22足目
#22 「ジョンマー」から、アメリカ今と昔
JOHNSTON&MURPHY/1983
これはビーフロール(コインストラップの両端に付いている縫い目)ではないタイプの「ジョンストン&マーフィー」(1880創業)のペニーローファーです。シャンパンゴールドという色が好きで買いましたが、ほとんど履いていませんね。ビームスFで販売していて、買っておかないと‥‥と思った靴です。当時、フレンチアイビースタイルと呼んでいたのは、ブレザーにジーンズかフランネルパンツにローファーのドレスダウンしたプレッピーのことでした。
中学時代、『メンズクラブ』を通じての「TAKE IVY」が僕のバイブルで、TAKE IVYに載っている服がVANで買えなかったのが、ビームスの始まりと言ってもいい。というのも高校のとき、ハワイに住んでいた姉に服を買って送ってもらっていたんですが、明らかにVANのものとは違う。あるとき姉がボストンに行って買ってきたハーバード大学の「Champion」社製のスウェットシャツを見たとき愕然としました。ものすごく良くできていた。素晴らしかった。65年製のChampionとか、まさに60年代のアメリカそのものでした。
でも、そういうのは取られちゃうんですよ。「逗子の重松ってヤツがなんかすごくかっこいいトレーナーを着ているらしいぜ」って、横須賀の悪い奴らが家まで来て脅し取られちゃう(笑)。まぁこっちはこっちでアメリカンスクールの子供を使って米軍キャンプの購買部に靴を買いに行かせたわけですけど(笑)。そんな時代でしたねぇ。
「ジョンマー」はアメリカでは最高峰でしたから、お金持ちしか買えない靴でした。我々は「セバゴ」とか「ボストニアン」とか1万円ぐらい安い靴を買っていました。「ジョンマー」では合衆国200年記念の“バイセンテンニアル・モデル”も持っていたんですが、どこを探してもない。フルハンドでスペードソールで、キュッとトゥが尖っているそれは美しい靴なんですが‥‥。

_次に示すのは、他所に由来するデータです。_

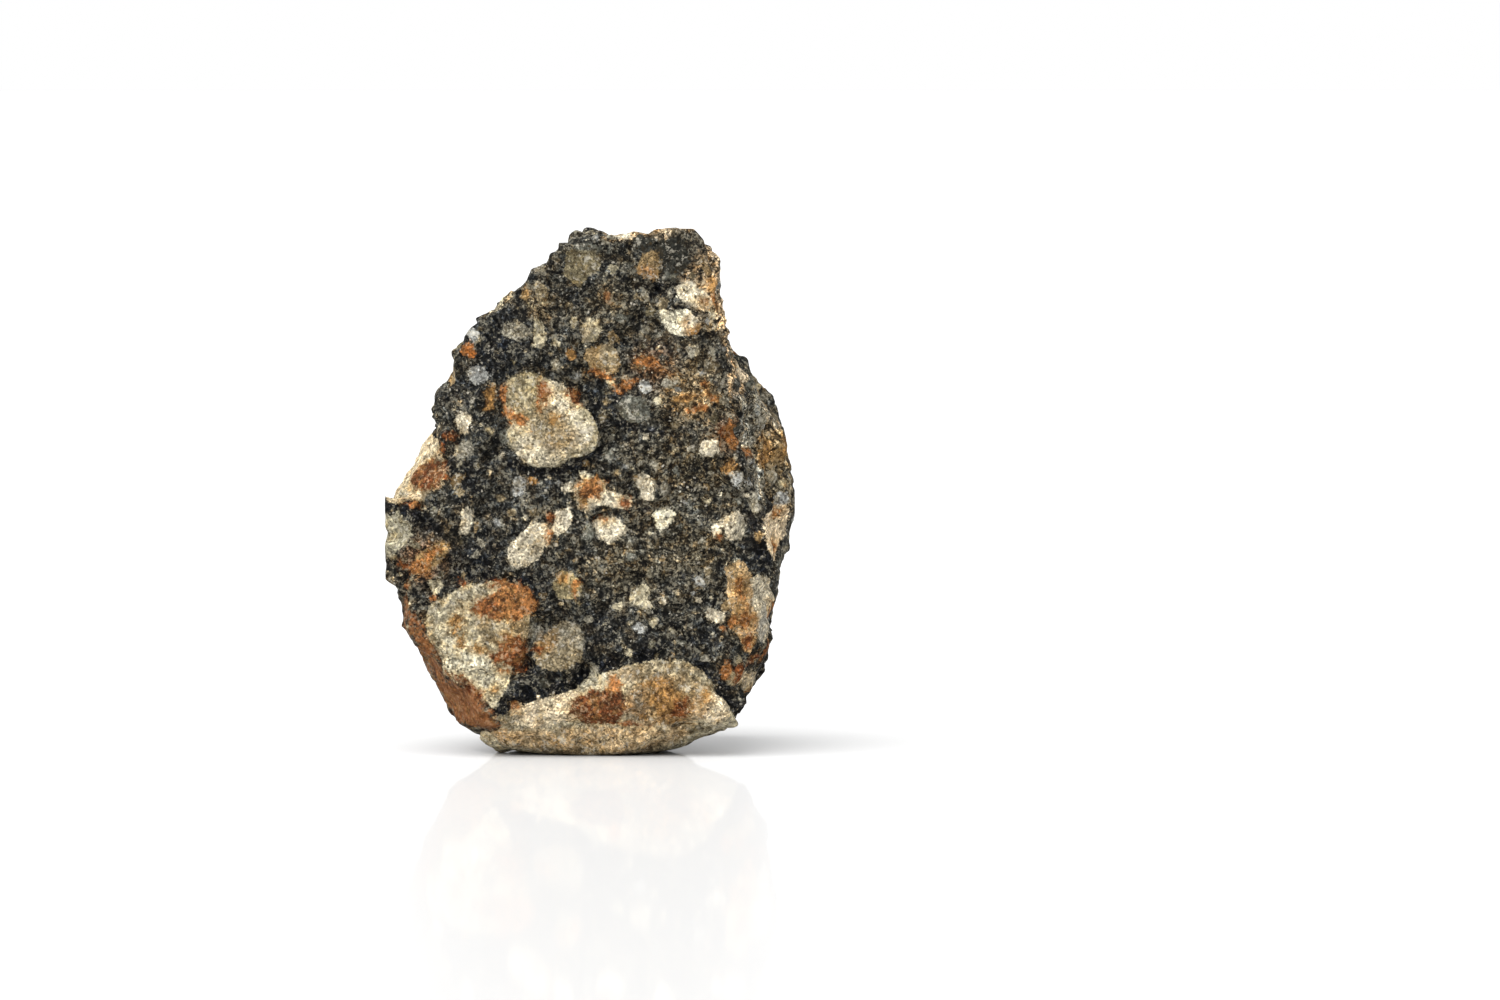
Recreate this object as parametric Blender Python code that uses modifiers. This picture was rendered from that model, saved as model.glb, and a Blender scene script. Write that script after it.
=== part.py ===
"""Broken fragment of a lunar breccia, standing on a small flat spot, in metres with +Z up.

It is one solid: a fractured block, a lobe behind its right side, chips, ledges, lumps and pits.
The broad broken face looks along -Y, and the origin is the middle of the bounding box's base.
"""

import bmesh
import bpy
from mathutils import Matrix, Vector, noise

MM = 0.001

OBJECT_NAME = "lunar_meteorite"
NODE_NAME = "stone"

# Overall size, in millimetres.
STONE_WIDTH = 13.9
STONE_DEPTH = 10.4
STONE_HEIGHT = 17.9

# The raw cube that the fractures cut down: its side and its middle, in millimetres.
RAW_SIDE = 60.0
RAW_MIDDLE = (0.0, 0.0, 9.0)

# Roughness of the broken surface at three scales: wavelength, height and starting place, in millimetres.
ROUGHNESS = (
    {"wave": 3.1, "height": 0.34, "start": (3.1, 7.7, 1.3)},
    {"wave": 1.25, "height": 0.20, "start": (8.2, 0.4, 5.9)},
    {"wave": 0.55, "height": 0.09, "start": (2.6, 4.8, 9.1)},
)

# The flat front face keeps this share of the roughness, where the skin looks along -Y at least so far.
FRONT_FACE_SHARE = 0.5
FRONT_FACE_TURN = -0.7

# Edge length of the even mesh, in millimetres, and the triangles left at the end.
EVEN_EDGE = 0.17
TRIANGLE_GOAL = 8400

# Points closer than this on a cut are one point, in metres.
MERGE_DISTANCE = 1e-7

# Fractures of the main block: a point in millimetres and the direction that faces out.
BLOCK_FRACTURES = {
    "front": ((0.0, -5.0, 9.0), (0.015, -1.0, 0.02)),
    "front_left_turn": ((-4.6, -5.0, 8.0), (-0.20, -1.0, 0.03)),
    "left": ((-7.02, -4.2, 7.4), (-0.98, 0.16, -0.02)),
    "left_lower_step": ((-6.72, -3.5, 5.6), (-0.95, 0.06, -0.30)),
    "lower_left_upper_facet": ((-5.90, -2.0, 3.1), (-0.86, -0.20, -0.47)),
    "lower_left_back": ((-5.92, -1.6, 3.1), (-0.84, 0.24, -0.48)),
    "lower_left_lower_facet": ((-4.86, -2.0, 1.32), (-0.70, -0.32, -0.62)),
    "lower_left_back_low": ((-4.88, -1.6, 1.32), (-0.70, 0.25, -0.66)),
    "base_left_turn": ((-3.74, -1.5, 0.38), (-0.50, -0.08, -0.86)),
    "front_under_steep": ((0.5, -5.0, 1.55), (0.02, -0.93, -0.36)),
    "front_under_shallow": ((0.5, -4.45, 0.55), (0.04, -0.62, -0.78)),
    "lower_right_under": ((3.6, -3.0, 0.78), (0.39, -0.04, -0.92)),
    "lower_right_corner": ((5.36, -2.0, 2.4), (0.90, -0.05, -0.42)),
    "right_side": ((5.20, -4.8, 11.9), (0.98, -0.04, 0.190)),
    "right_side_back": ((4.92, -1.6, 13.2), (0.95, 0.25, 0.18)),
    "right_side_low": ((6.22, -4.6, 7.4), (0.99, -0.02, -0.10)),
    "right_side_foot": ((6.12, -1.0, 4.6), (0.975, 0.02, -0.22)),
    "right_top_corner": ((4.12, -2.5, 17.4), (0.76, -0.08, 0.65)),
    "top": ((1.5, -3.0, 17.80), (-0.01, 0.14, 1.0)),
    "top_left_corner": ((-0.75, -3.0, 17.5), (-0.50, 0.12, 0.85)),
    "upper_left_top": ((-1.55, -3.0, 16.80), (-0.70, 0.12, 0.70)),
    "upper_left_mid": ((-3.45, -3.0, 14.98), (-0.66, 0.12, 0.74)),
    "upper_left_side": ((-4.25, -3.0, 14.40), (-0.89, 0.08, 0.453)),
    "back": ((0.0, 4.85, 7.5), (-0.10, 1.0, 0.08)),
    "back_top": ((0.5, 1.6, 15.8), (0.05, 0.82, 0.57)),
    "back_top_left": ((-3.4, 2.4, 13.0), (-0.62, 0.66, 0.42)),
    "back_left": ((-5.6, 2.6, 7.5), (-0.80, 0.60, 0.04)),
    "back_low_left": ((-4.1, 3.2, 2.7), (-0.56, 0.62, -0.55)),
    "back_low": ((0.3, 4.0, 1.9), (0.03, 0.72, -0.69)),
    "back_low_right": ((4.4, 3.3, 2.6), (0.62, 0.56, -0.55)),
}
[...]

昨年の11月末に、クロムハーツの正規販売代理店として日本国内各主要都市へのクロムハーツ店舗の出店と運営に関する独占的ライセンス契約を締結するためにロスへ行って、その足で8年ぶりにラスベガスを見てきました。
アメリカでの良い店はすべて個店なので、個で見てしまうとなかなか比較しずらいのですが、ラスベガスはすべてショッピングモールで、主要ブランドが全部入っているので比較しやすい。それで思ったのはアメリカは最悪ということが再認識(笑)できましたね。もの凄い人で、活気はすごいのですが、モノは最悪で、どうして「アバクロ」が売れるのかがよくわかりました。アバクロは、見映えが良くて安い。そして他の大手チェーンブランドは寒気がするほど良くありません。クロムハーツのようなモノづくりしているところは、アメリカにはもうないということを痛感して帰ってきました。